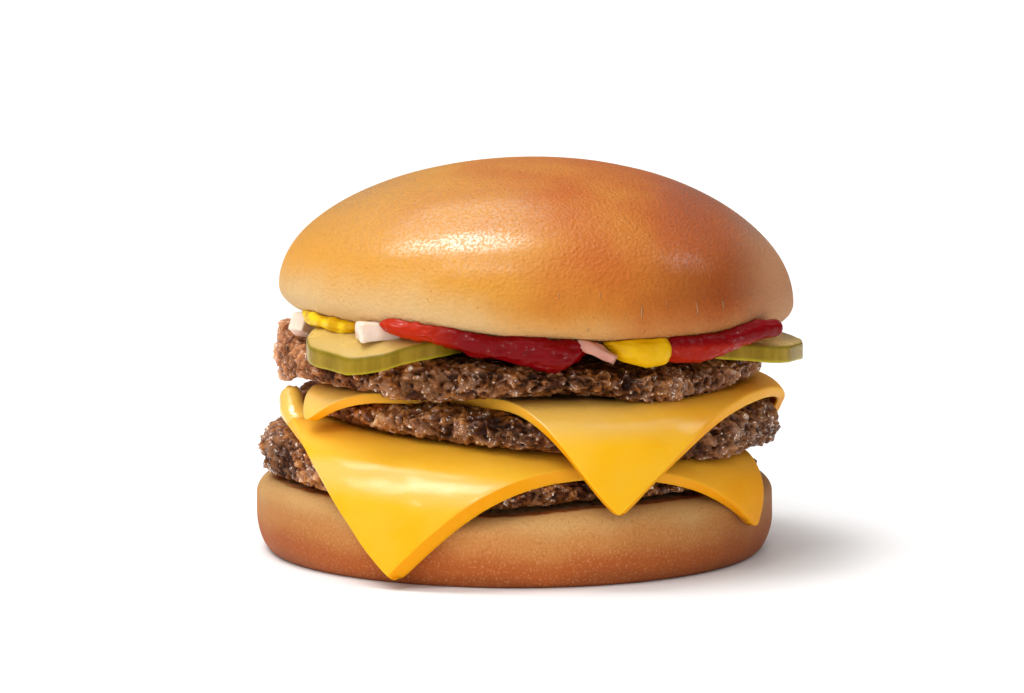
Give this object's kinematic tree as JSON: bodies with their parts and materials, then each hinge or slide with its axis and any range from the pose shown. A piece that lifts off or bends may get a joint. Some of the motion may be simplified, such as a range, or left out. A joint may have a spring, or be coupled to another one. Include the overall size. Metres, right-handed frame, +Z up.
{
  "type": "triple cheeseburger",
  "caption": "Stacked cheeseburger in a domed glossy bun: thin beef patties, folded cheese slices with hanging corners, pickle slices, onion bits, mustard and ketchup.",
  "frame": {"origin": "middle of the heel's flat base, where the burger rests", "axes": "+Z is up through the crown, -Y is the dressed side with the longest hanging cheese corners, +X is to the right of that side"},
  "size_m": [0.1065, 0.1046, 0.0766],
  "materials": {
    "bun_crust": "baked bun crust, glossy on the crown, dry and toasted on the heel",
    "seared_beef": "coarse ground beef, seared dark brown, wet with fat in spots",
    "processed_cheese": "smooth warm processed cheese, softly glossy and slightly translucent",
    "pickled_cucumber": "wet pickle slice, olive skin round a pale translucent face",
    "raw_onion": "wet chopped onion, pinkish white",
    "yellow_mustard": "smooth wet mustard",
    "tomato_ketchup": "thick glossy ketchup"
  },
  "bodies": {
    "root": {"bun_heel": "bun_crust", "bun_crown": "bun_crust", "patty_lower": "seared_beef", "patty_middle": "seared_beef", "patty_upper": "seared_beef", "cheese_lower": "processed_cheese", "cheese_upper": "processed_cheese", "pickle_left": "pickled_cucumber", "pickle_right": "pickled_cucumber", "onion_left": "raw_onion", "onion_mid": "raw_onion", "onion_right": "raw_onion", "mustard_left": "yellow_mustard", "mustard_right": "yellow_mustard", "ketchup_left": "tomato_ketchup", "ketchup_mid": "tomato_ketchup", "ketchup_right": "tomato_ketchup"}
  },
  "joints": []
}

_____

PROBLEM: Write out the listing once more, matching it exactly.

ANSWER TO THIS EXERCISE:
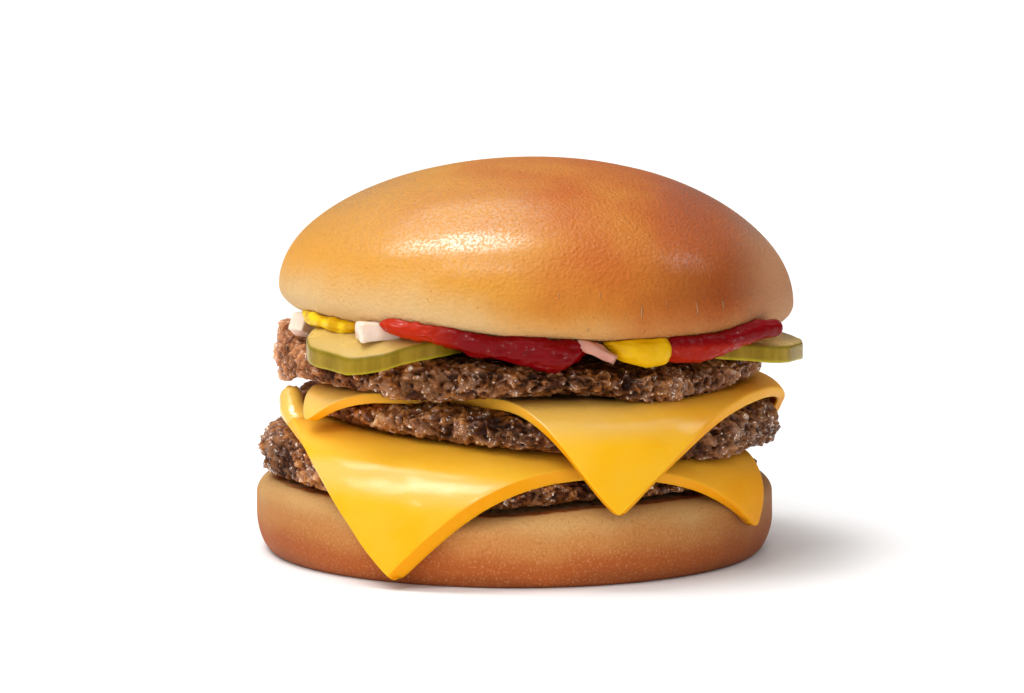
Give this object's kinematic tree as JSON: bodies with their parts and materials, then each hinge or slide with its axis and any range from the pose shown. A piece that lifts off or bends may get a joint. Some of the motion may be simplified, such as a range, or left out. A joint may have a spring, or be coupled to another one. Include the overall size. Metres, right-handed frame, +Z up.
{
  "type": "triple cheeseburger",
  "caption": "Stacked cheeseburger in a domed glossy bun: thin beef patties, folded cheese slices with hanging corners, pickle slices, onion bits, mustard and ketchup.",
  "frame": {"origin": "middle of the heel's flat base, where the burger rests", "axes": "+Z is up through the crown, -Y is the dressed side with the longest hanging cheese corners, +X is to the right of that side"},
  "size_m": [0.1065, 0.1046, 0.0766],
  "materials": {
    "bun_crust": "baked bun crust, glossy on the crown, dry and toasted on the heel",
    "seared_beef": "coarse ground beef, seared dark brown, wet with fat in spots",
    "processed_cheese": "smooth warm processed cheese, softly glossy and slightly translucent",
    "pickled_cucumber": "wet pickle slice, olive skin round a pale translucent face",
    "raw_onion": "wet chopped onion, pinkish white",
    "yellow_mustard": "smooth wet mustard",
    "tomato_ketchup": "thick glossy ketchup"
  },
  "bodies": {
    "root": {"bun_heel": "bun_crust", "bun_crown": "bun_crust", "patty_lower": "seared_beef", "patty_middle": "seared_beef", "patty_upper": "seared_beef", "cheese_lower": "processed_cheese", "cheese_upper": "processed_cheese", "pickle_left": "pickled_cucumber", "pickle_right": "pickled_cucumber", "onion_left": "raw_onion", "onion_mid": "raw_onion", "onion_right": "raw_onion", "mustard_left": "yellow_mustard", "mustard_right": "yellow_mustard", "ketchup_left": "tomato_ketchup", "ketchup_mid": "tomato_ketchup", "ketchup_right": "tomato_ketchup"}
  },
  "joints": []
}